The good news for Dunguib’s ever-expanding fan club, however, is that if the prospect of teaming up with the most eagerly-anticipated Irish runner of the entire festival is coming between O’Connell and his sleep then he’s looking remarkably composed on it.

“There is some pressure and stress but it isn’t going to be an ordinary day at the office. The pressure is part and parcel of all this. I know I will be on the horse to beat and it is going to get helter-skelter out there. The other lads are hardly going to let me have my own way. But it’s all good,” he says.

That’s a common refrain throughout his conversation. For O’Connell, it really is all good. Some may dissolve under the strain of expectancy but this son of a former jockey is giving all the signs of relishing a once-in-a-lifetime opportunity. There is also proof in the bank that getting the job done when it counts most is what he is good at.

That Bumper victory from last year was a picture postcard of quiet confidence and proved the then amateur could deliver against Walsh, McCoy and even the Irish flat champion Pat Smullen.

On that day, O’Connell saw Cheltenham for the first time, rode a 100 to 1 shot in the National Hunt Chase and then walked the track with his father, Val, and Dunguib’s trainer, Philip Fenton. Val O’Connell was a former professional jockey who never rode at the festival but got a taste of the big time when third in the 1983 Grand National on Yer Man. As the Turf Club’s inspector of courses, he is used to walking racecourses. The evidence of his son’s attentiveness was written all over his success just hours later.

“It’s quite a sharp place, Cheltenham: all ups and downs and ins and outs. It’s not a flat, galloping track all, so you need a well-balanced horse,” O’Connell remembers.

It was that coolness under pressure that no doubt influenced Fenton, and Dunguib’s owners, Lily Lawlor and Daniel Harnett, to stick with their young jockey for the horse’s first season over obstacles. Used to riding Dunguib at home, O’Connell’s familiarity with the horse has come in useful.

Dunguib is many things but a natural jumper doesn’t seem to be one of them. Originally awkward when being schooled, constant repetition ironed out flaws that, however, dramatically reappeared in last month’s Deloitte and which for many represent the one negative next to Dunguib’s credentials. O’Connell, though, is unconcerned.

“The last day his jumping was far from up to scratch but from what I’ve seen since I’m not reading much into it. The whole thing at Leopardstown was to settle him and if anything he got too lackadaisical. It was the first time he switched off in a race and in hindsight maybe he switched off too much. He has schooled well since,” he says.
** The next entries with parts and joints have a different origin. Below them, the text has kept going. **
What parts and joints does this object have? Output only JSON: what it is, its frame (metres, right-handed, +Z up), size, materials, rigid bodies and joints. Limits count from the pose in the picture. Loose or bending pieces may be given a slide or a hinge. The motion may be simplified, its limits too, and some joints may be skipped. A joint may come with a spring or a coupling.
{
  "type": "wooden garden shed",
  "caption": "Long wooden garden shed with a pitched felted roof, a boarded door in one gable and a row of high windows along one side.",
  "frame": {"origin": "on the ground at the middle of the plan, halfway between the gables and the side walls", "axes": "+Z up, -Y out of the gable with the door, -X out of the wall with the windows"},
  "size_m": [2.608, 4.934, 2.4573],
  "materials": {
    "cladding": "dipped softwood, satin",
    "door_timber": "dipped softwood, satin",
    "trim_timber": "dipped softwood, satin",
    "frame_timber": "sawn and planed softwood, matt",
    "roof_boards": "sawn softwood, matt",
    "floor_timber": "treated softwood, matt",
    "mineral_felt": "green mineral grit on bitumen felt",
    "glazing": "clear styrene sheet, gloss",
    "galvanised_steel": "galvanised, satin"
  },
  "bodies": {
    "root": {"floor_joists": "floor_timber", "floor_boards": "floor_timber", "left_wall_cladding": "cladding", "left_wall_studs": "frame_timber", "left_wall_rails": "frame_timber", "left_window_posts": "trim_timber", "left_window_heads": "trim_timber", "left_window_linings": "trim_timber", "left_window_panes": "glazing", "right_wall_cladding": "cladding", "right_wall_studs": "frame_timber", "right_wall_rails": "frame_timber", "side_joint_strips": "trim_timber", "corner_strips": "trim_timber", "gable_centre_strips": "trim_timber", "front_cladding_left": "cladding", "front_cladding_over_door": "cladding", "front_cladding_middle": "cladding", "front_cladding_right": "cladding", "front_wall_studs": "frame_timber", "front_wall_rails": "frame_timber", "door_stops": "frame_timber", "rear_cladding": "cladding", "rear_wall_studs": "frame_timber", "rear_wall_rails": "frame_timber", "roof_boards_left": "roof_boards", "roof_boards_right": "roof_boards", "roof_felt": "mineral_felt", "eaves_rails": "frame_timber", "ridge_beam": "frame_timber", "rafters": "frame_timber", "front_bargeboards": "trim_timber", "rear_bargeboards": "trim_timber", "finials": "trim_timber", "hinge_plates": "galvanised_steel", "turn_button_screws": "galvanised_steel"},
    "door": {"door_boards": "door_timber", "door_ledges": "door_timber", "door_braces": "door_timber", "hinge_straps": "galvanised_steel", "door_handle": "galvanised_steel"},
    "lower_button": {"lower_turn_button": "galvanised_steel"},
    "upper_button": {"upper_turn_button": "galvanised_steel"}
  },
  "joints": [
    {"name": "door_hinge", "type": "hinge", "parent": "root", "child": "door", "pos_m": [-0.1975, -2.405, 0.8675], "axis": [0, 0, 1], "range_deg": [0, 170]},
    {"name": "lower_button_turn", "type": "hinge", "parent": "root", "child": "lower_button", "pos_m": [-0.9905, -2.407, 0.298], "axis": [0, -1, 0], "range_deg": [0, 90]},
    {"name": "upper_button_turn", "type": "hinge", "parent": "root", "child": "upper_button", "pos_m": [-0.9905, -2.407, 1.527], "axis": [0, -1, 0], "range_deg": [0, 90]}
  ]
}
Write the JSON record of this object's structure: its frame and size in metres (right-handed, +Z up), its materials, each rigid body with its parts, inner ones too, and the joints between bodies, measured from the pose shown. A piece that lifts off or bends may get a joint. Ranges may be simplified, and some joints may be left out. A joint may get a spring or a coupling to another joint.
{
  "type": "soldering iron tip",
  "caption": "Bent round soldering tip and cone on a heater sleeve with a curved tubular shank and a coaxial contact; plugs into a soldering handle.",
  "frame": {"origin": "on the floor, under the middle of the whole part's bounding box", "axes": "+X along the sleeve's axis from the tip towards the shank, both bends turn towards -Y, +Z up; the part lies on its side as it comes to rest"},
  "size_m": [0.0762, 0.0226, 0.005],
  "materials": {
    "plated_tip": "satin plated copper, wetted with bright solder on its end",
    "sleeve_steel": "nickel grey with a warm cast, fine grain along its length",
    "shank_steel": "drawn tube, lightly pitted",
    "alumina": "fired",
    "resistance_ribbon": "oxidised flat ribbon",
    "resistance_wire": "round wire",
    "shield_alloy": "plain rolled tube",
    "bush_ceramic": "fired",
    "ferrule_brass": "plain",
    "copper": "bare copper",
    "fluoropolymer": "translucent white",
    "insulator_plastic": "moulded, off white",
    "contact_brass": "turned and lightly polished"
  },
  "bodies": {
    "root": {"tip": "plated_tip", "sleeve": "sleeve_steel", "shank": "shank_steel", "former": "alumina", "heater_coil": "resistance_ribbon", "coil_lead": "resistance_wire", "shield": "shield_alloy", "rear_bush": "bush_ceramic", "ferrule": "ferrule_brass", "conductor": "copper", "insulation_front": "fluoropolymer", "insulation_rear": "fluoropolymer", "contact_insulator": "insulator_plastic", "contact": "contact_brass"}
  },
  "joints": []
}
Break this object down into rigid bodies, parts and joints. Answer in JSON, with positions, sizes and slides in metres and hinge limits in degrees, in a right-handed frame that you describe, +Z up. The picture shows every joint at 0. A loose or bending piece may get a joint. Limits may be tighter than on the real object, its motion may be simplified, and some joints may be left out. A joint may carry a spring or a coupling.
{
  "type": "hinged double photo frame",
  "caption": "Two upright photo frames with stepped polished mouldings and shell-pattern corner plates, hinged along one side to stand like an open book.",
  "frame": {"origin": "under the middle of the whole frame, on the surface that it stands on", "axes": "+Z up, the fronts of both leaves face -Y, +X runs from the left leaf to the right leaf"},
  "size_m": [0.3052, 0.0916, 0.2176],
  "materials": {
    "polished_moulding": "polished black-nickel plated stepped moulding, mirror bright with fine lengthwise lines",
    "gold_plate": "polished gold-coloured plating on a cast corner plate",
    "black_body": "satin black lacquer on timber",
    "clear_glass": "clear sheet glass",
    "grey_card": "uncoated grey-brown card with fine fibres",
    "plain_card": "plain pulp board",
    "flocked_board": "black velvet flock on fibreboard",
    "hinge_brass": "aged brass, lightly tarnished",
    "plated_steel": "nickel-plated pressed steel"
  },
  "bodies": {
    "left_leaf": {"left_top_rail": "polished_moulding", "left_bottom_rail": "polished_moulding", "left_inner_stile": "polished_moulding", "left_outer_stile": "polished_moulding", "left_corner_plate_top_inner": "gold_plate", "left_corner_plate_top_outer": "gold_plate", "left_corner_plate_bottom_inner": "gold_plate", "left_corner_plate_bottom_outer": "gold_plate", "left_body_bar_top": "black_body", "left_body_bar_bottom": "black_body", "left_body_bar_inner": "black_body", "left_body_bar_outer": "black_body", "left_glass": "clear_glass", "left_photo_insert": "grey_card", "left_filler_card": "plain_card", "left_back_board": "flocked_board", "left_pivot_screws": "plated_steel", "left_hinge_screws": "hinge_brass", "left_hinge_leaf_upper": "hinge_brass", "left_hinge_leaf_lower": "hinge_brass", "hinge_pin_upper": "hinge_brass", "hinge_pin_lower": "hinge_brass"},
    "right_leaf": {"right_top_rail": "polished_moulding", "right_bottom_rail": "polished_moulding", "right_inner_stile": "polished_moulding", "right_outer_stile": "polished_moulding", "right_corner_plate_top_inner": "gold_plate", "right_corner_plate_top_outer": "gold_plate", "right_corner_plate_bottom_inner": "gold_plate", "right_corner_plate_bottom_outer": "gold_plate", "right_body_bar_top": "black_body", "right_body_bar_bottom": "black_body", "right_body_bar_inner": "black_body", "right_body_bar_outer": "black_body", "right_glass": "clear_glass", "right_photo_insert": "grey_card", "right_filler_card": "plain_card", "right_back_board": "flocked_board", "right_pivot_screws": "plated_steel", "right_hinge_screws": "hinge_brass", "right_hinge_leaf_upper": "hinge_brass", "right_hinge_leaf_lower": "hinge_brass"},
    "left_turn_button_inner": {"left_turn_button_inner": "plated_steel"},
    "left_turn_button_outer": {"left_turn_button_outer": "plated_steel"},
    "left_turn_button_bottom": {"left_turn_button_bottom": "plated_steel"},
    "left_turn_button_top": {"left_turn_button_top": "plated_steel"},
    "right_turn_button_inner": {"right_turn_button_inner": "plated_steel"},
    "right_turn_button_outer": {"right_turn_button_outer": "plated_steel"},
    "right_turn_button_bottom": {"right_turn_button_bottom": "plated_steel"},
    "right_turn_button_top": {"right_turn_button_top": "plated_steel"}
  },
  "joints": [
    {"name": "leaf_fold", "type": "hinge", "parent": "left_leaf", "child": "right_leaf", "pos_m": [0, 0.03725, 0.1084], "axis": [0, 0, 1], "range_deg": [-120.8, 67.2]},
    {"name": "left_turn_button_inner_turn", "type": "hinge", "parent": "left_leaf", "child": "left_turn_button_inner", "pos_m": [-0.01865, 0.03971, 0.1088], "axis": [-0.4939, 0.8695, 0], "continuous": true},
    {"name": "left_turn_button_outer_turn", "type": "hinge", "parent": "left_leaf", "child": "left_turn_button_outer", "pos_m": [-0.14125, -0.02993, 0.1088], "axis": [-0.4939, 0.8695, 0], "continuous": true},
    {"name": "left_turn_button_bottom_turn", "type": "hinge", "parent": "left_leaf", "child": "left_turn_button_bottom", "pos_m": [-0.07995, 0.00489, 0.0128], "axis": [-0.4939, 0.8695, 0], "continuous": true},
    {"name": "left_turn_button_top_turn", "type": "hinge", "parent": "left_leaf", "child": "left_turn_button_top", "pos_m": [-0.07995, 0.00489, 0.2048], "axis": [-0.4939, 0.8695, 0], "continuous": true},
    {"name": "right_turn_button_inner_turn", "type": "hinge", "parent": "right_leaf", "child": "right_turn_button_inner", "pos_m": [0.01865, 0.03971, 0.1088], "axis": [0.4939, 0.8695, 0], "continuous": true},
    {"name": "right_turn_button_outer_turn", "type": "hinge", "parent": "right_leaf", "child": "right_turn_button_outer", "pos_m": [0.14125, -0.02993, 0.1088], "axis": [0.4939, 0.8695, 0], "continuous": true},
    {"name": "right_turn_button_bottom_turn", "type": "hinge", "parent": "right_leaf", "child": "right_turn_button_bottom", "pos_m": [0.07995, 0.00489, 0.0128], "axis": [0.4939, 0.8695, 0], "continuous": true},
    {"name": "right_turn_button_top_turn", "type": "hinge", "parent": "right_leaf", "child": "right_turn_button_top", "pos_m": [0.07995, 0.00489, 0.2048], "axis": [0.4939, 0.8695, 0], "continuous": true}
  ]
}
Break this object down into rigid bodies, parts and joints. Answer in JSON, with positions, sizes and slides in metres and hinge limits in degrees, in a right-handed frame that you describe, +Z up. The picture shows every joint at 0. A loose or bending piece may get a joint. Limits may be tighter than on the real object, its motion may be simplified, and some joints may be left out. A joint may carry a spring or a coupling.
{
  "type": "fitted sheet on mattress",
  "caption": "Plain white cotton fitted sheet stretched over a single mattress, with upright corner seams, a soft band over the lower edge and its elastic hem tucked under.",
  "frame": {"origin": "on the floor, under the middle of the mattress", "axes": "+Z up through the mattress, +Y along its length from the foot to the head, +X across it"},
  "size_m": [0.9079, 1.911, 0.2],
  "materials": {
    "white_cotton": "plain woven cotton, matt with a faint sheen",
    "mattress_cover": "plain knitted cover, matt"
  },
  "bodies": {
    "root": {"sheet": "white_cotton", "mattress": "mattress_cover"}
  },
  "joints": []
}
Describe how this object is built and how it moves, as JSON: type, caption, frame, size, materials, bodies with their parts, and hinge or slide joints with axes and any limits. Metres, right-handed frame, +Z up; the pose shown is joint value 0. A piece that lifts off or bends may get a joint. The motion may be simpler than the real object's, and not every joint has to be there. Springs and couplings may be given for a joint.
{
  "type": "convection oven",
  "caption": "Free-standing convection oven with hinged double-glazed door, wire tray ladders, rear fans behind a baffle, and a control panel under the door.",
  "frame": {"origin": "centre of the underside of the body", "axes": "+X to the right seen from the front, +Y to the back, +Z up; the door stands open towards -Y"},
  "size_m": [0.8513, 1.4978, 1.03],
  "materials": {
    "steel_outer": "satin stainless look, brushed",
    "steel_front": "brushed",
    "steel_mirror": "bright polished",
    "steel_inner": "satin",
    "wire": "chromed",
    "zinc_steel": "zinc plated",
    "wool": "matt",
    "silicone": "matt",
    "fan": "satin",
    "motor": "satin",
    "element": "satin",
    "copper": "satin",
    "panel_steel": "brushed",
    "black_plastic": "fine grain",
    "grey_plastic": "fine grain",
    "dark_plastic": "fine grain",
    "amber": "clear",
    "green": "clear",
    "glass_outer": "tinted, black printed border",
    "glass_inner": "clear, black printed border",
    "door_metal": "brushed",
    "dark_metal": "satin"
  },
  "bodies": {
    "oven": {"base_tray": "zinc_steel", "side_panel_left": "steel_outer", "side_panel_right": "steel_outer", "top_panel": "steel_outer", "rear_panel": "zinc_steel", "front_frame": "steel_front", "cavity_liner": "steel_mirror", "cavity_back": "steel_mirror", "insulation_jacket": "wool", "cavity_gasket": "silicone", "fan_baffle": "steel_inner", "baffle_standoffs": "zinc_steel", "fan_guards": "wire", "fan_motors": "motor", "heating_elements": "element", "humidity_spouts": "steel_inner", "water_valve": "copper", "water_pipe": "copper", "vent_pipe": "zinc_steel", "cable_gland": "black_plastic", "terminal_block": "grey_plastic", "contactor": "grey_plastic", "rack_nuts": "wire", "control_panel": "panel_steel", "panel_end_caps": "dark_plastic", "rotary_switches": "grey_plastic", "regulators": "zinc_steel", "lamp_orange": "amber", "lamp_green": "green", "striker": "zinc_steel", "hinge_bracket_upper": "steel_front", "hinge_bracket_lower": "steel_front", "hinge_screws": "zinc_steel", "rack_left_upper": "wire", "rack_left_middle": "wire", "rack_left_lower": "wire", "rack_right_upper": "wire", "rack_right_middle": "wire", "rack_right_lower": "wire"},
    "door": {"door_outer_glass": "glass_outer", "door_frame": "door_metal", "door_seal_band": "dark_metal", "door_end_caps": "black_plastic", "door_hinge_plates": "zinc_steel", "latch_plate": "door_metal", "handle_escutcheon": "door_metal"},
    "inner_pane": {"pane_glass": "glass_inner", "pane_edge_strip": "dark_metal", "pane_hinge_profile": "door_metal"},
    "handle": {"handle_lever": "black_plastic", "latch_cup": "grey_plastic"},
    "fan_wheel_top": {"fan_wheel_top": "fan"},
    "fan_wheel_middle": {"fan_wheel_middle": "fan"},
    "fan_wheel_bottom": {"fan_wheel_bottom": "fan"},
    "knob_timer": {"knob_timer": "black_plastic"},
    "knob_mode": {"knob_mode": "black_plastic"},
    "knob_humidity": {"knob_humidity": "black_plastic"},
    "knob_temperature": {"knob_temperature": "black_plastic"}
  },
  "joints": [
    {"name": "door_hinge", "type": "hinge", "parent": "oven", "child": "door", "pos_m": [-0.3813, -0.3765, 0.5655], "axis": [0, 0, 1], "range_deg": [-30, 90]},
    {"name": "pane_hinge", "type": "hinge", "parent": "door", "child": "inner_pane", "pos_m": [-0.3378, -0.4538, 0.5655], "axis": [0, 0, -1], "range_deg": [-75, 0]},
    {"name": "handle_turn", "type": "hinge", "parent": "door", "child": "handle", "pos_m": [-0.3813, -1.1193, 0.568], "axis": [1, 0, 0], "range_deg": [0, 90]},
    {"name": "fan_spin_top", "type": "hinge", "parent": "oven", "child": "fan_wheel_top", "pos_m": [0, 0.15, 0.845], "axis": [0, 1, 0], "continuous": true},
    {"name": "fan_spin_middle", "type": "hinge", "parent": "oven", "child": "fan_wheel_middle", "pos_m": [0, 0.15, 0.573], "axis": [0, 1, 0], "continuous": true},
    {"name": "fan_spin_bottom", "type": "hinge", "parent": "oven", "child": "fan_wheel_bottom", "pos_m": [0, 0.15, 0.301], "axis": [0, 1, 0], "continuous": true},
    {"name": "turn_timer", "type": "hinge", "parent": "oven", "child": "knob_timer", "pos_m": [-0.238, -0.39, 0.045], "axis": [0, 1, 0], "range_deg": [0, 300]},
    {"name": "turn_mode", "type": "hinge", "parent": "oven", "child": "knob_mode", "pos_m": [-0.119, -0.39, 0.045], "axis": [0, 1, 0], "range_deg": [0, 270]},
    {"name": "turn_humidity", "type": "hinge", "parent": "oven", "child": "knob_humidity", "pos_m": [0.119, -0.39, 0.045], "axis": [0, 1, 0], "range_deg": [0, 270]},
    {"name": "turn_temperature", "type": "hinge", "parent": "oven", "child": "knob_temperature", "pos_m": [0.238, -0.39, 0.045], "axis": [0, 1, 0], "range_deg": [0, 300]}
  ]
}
It’s hardly surprising that horsemanship should be almost a given in O’Connell’s case. Bred into the game and with years of hunting with the Scarteens on the Limerick-Tipperary border behind him, not to mention a summer riding out at Ballydoyle, the riding ability was always apparent.

But after 43 winners as an amateur, and a further 49 in point-to-points, taking the leap into the professional ranks really was jumping into the deep end. Fenton, himself a champion amateur, and a Cheltenham Festival winner as a rider, didn’t miss a beat in keeping faith with his jockey.

“The fact he has done it himself helps,” O’Connell says. “He knows races aren’t straight forward. You can make all the plans you want but it’s not always going to go to plan. Philip accepts that. He knows the thing to do is to do the simple things right.”

There is nothing simple about the job O’Connell has in front of him though. Getting Dunguib to settle and then jump is one task. It’s quite another to face the prospect of navigating his way through much of the field without meeting interference.

Going wide the whole way is an option but hardly an ideal one. The consolation, however, is knowing he is on the fastest horse in the race. That gives him options.

“I want to get him into a rhythm and keep things as simple as I can. If we hunt around from the back then we will need luck in running but because he travels so easy it makes things easier,” he says.

That’s the consolation Mick Kinane had going into last year’s Derby on Sea The Stars. Even the legendary veteran felt the butterflies going into Epsom. So in reality quite how O’Connell’s tummy will be churning on Tuesday afternoon is something only a select few can really understand.